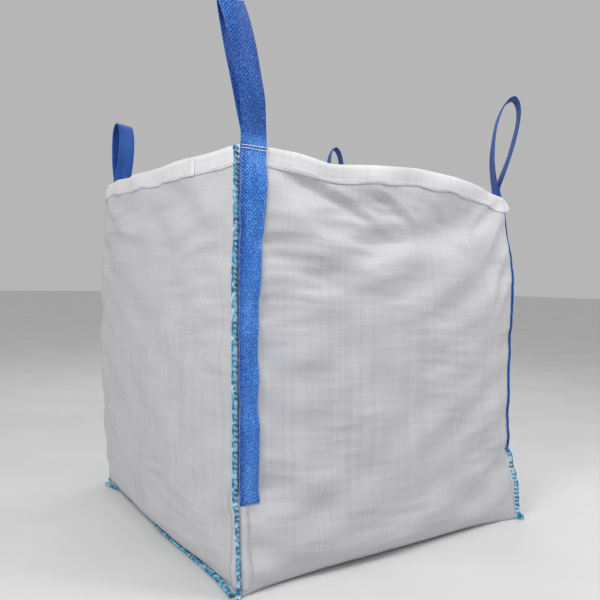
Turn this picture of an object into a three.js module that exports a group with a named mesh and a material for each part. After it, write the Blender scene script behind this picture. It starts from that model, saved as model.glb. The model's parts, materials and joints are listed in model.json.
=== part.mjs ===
// Bulk bag (flexible intermediate bulk container): open top, flat base, four corner lifting loops.
// Millimetres, +Z up. The origin is the centre of the base, at the level the bag stands on.
//
// One long panel makes the front, the base and the rear. Two side panels are sewn in between, each
// with one overlocked seam that runs down a corner, along the base and up the next corner.
import * as THREE from 'three';

// --- Driving dimensions -------------------------------------------------------------------------

const halfWidth = 450;          // half of the square base
const fabric = 3;               // thickness of a panel
const bulge = 34;               // how far the middle of a face swells
const rimSag = 8;               // how far the rim hangs between its corners
const cornerHeight = { front_left: 970, front_right: 940, rear_left: 980, rear_right: 956 };
const hemDepth = 38;            // width of the folded and stitched rim
const hemThickness = 2.1;
const stiffRim = 52;            // band below the rim that the hem holds straight
const gap = 0.3;                // air between two pieces that are sewn face to face
const finWidth = 22;            // seam allowance that stands out of a corner or a bottom edge
const strapWidth = 60;          // lifting webbing
const strapThickness = 2.3;
const strapEnd = 200;           // height of the sewn legs' lower end
const seamToStrap = 4;          // corner seam to the webbing's edge
const eyeStart = 22;            // webbing above the hinge line before the loop's eye opens
const threadThickness = 0.8;
const overlockWidth = 11;
const knotRadius = 6;

// Each loop: the face its legs are sewn to, which end of it, and how the free webbing stands.
const loops = [
  { name: 'front_left', face: 'front', end: -1, length: 318, eye: 30, lean: -40, twist: 6 },
  { name: 'rear_left', face: 'rear', end: -1, length: 224, eye: 42, lean: 6, twist: 14 },
  { name: 'front_right', face: 'right', end: -1, length: 288, eye: 36, lean: 6, twist: 12 },
  { name: 'rear_right', face: 'right', end: 1, length: 262, eye: 32, lean: 0, twist: 12 },
];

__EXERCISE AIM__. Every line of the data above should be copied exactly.

__WRITTEN SOLUTION__.
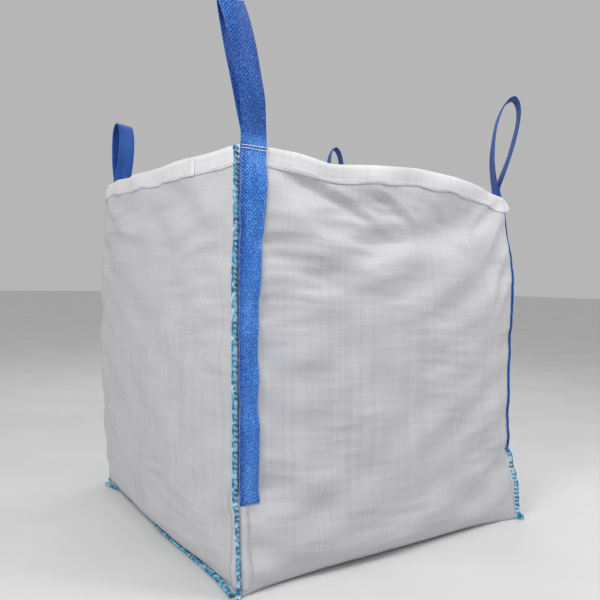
Turn this picture of an object into a three.js module that exports a group with a named mesh and a material for each part. After it, write the Blender scene script behind this picture. It starts from that model, saved as model.glb. The model's parts, materials and joints are listed in model.json.
=== part.mjs ===
// Bulk bag (flexible intermediate bulk container): open top, flat base, four corner lifting loops.
// Millimetres, +Z up. The origin is the centre of the base, at the level the bag stands on.
//
// One long panel makes the front, the base and the rear. Two side panels are sewn in between, each
// with one overlocked seam that runs down a corner, along the base and up the next corner.
import * as THREE from 'three';

// --- Driving dimensions -------------------------------------------------------------------------

const halfWidth = 450;          // half of the square base
const fabric = 3;               // thickness of a panel
const bulge = 34;               // how far the middle of a face swells
const rimSag = 8;               // how far the rim hangs between its corners
const cornerHeight = { front_left: 970, front_right: 940, rear_left: 980, rear_right: 956 };
const hemDepth = 38;            // width of the folded and stitched rim
const hemThickness = 2.1;
const stiffRim = 52;            // band below the rim that the hem holds straight
const gap = 0.3;                // air between two pieces that are sewn face to face
const finWidth = 22;            // seam allowance that stands out of a corner or a bottom edge
const strapWidth = 60;          // lifting webbing
const strapThickness = 2.3;
const strapEnd = 200;           // height of the sewn legs' lower end
const seamToStrap = 4;          // corner seam to the webbing's edge
const eyeStart = 22;            // webbing above the hinge line before the loop's eye opens
const threadThickness = 0.8;
const overlockWidth = 11;
const knotRadius = 6;

// Each loop: the face its legs are sewn to, which end of it, and how the free webbing stands.
const loops = [
  { name: 'front_left', face: 'front', end: -1, length: 318, eye: 30, lean: -40, twist: 6 },
  { name: 'rear_left', face: 'rear', end: -1, length: 224, eye: 42, lean: 6, twist: 14 },
  { name: 'front_right', face: 'right', end: -1, length: 288, eye: 36, lean: 6, twist: 12 },
  { name: 'rear_right', face: 'right', end: 1, length: 262, eye: 32, lean: 0, twist: 12 },
];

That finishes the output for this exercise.